A total of 34,612 people have died in drug-related killings in Mexico in the four years since Mexican President Felipe Calderon declared an offensive against drug cartels, officials said Wednesday.
The killings reached their highest level in 2010, jumping by almost 60 percent to 15,273 deaths from 9,616 the previous year.
The rate of killings grew in the first half of 2010, but then stabilized and began to decline in the last quarter of the year, federal security spokesman Alejandro Poire said.
Calderon said Wednesday that 2010 "has been a year of extreme violence."
"We are aware that we are going through a very difficult time on security issues," he said at a meeting with anti-crime groups during which the government presented a new data system to track drug-related crimes.
Anti-crime groups have long demanded access to information like that contained in the new database, to better measure whether public security efforts are effective. Such information may also help diminish the doubt that surrounds drug-related killings, many of which go unresolved or get scant investigation in Mexico.
Poire's office said the four-year figure included 30,913 execution-style killings, 3,153 deaths in shootouts between gangs, and 546 deaths involving attacks on authorities.
The president launched an offensive against Mexico's powerful drug cartels soon after taking office on Dec. 1, 2006.
Calderon said many of the killings in 2010 were generated by the turf war between the Zetas drug gang and their former allies in the Gulf cartel. He and other officials noted that about half the killings took place in three northern states: Chihuahua, Sinaloa and Tamaulipas. Mexico has 31 states plus the capital, Mexico City.
Poire said drug-related killings peaked in the third quarter of 2010 and declined by almost 11 percent in the fourth quarter.
Calderon noted that decline during his talk. "I do not rule out that it could go back up, but ... I think it is important," he said.
Calderon said Mexico's 31 state governments must do more to deal with corruption in local police forces and to fight organized crime, and said the federal government was doing its part. He said army troops have been recruited to serve as state police officers in northern Nuevo Leon state, where killings have spiked this year.
Calderon's interior secretary, Francisco Blake Mora, presented the new prototype of a national identity card _ Mexico's first _ to be distributed to youths under 18 in some states. Most Mexicans currently use their voter ID cards as identification, but the new cards will have better security measures, including digitalized fingerprints and iris images, to prevent criminals from using false IDs.

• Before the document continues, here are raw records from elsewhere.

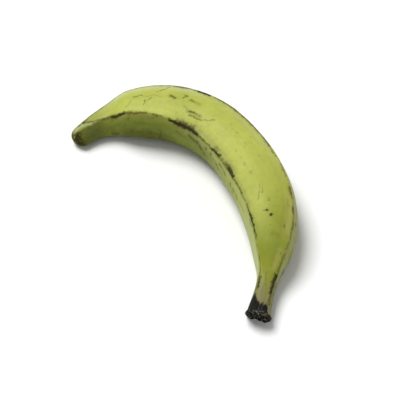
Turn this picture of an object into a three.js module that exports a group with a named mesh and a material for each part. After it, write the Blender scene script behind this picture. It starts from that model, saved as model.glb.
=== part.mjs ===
import * as THREE from 'three';

// A green plantain that lies on its side on a level surface.
// Millimetres and degrees. +Z is up, and +X runs from the flower end to the cut stem.
// The origin is on the surface, under the middle of the fruit's box.
// Angles round the fruit start at the top and grow towards the inside of the bend.

// Size and bend.
const LENGTH = 302; // along the middle line, from the flower scar to the cut
// at: share of the length. heading: where the middle line points, from +X towards +Y.
// halfWidth: from the middle line to a ridge. innerTop: angle of the ridge inside the bend, on top.
// gap: from the surface up to the underside. It is 0 near the flower end, under the belly and at the cut.
const STATIONS = [
  { at: 0, heading: 98, halfWidth: 8, innerTop: -4, gap: 0.6 },
  { at: 0.05, heading: 86, halfWidth: 10, innerTop: 14, gap: 0 },
  { at: 0.1, heading: 68, halfWidth: 13, innerTop: 30, gap: 1 },
  { at: 0.15, heading: 52, halfWidth: 18.5, innerTop: 42, gap: 2 },
  { at: 0.24, heading: 43, halfWidth: 22, innerTop: 50, gap: 2 },
  { at: 0.36, heading: 15, halfWidth: 23.5, innerTop: 58, gap: 0.8 },
  { at: 0.48, heading: -7, halfWidth: 24, innerTop: 58, gap: 0 },
  { at: 0.6, heading: -18, halfWidth: 24.5, innerTop: 56, gap: 0.8 },
  { at: 0.72, heading: -31, halfWidth: 22.5, innerTop: 48, gap: 2.4 },
  { at: 0.82, heading: -43, halfWidth: 16.5, innerTop: 44, gap: 4.4 },
  { at: 0.9, heading: -52, halfWidth: 8.5, innerTop: 36, gap: 4.6 },
  { at: 1, heading: -54, halfWidth: 9.5, innerTop: 30, gap: 0 },
];

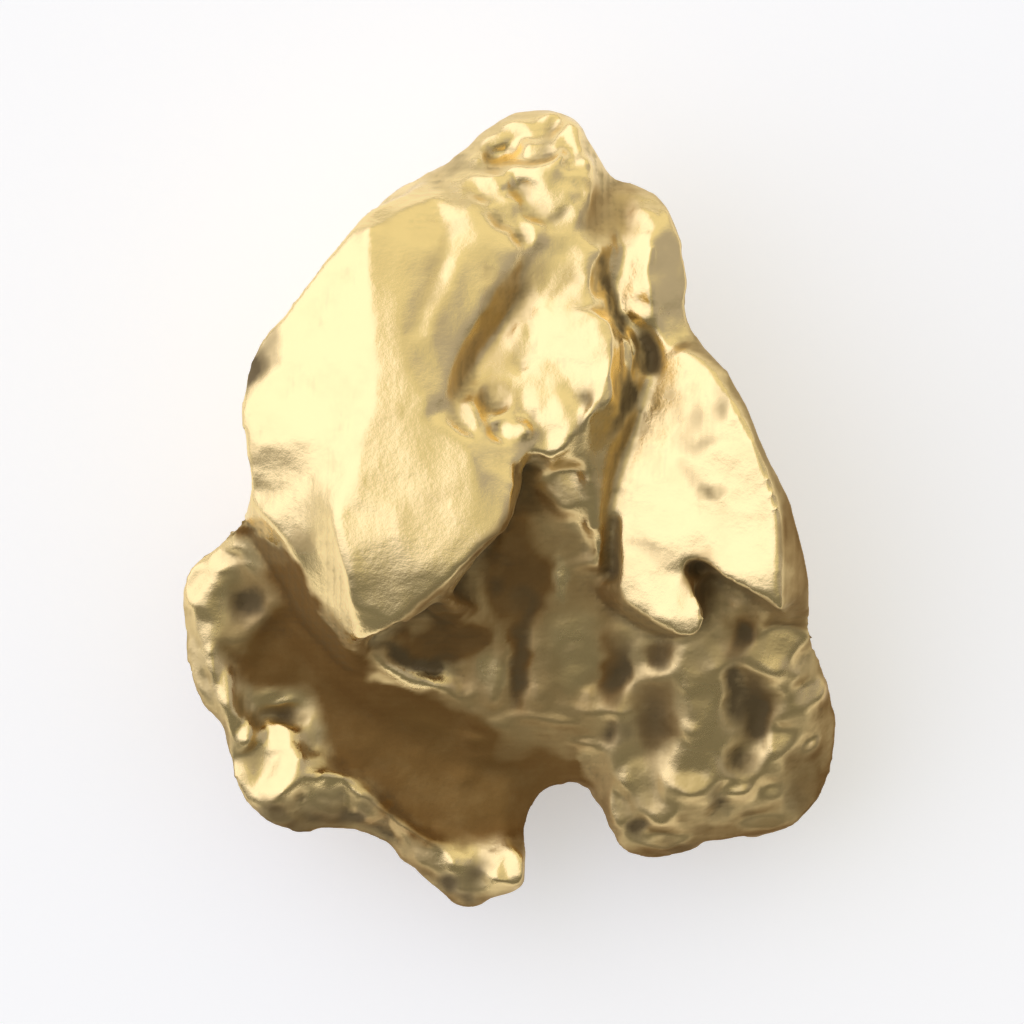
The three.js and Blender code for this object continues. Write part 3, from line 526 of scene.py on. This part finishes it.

Also Wednesday, the Defense Department said soldiers had caught Rigoberto Andrade Renteria, an alleged operations leader for the La Familia cartel, in the northern border city of Tijuana over the weekend. He was found with almost 60 pounds (27 kilograms) of methamphetamines, it said.
The government had offered a reward of 5 million pesos ($415,000) for information leading to his arrest. The La Familia cartel is based in the western state of Michoacan, but apparently has ties with traffickers in northern border states.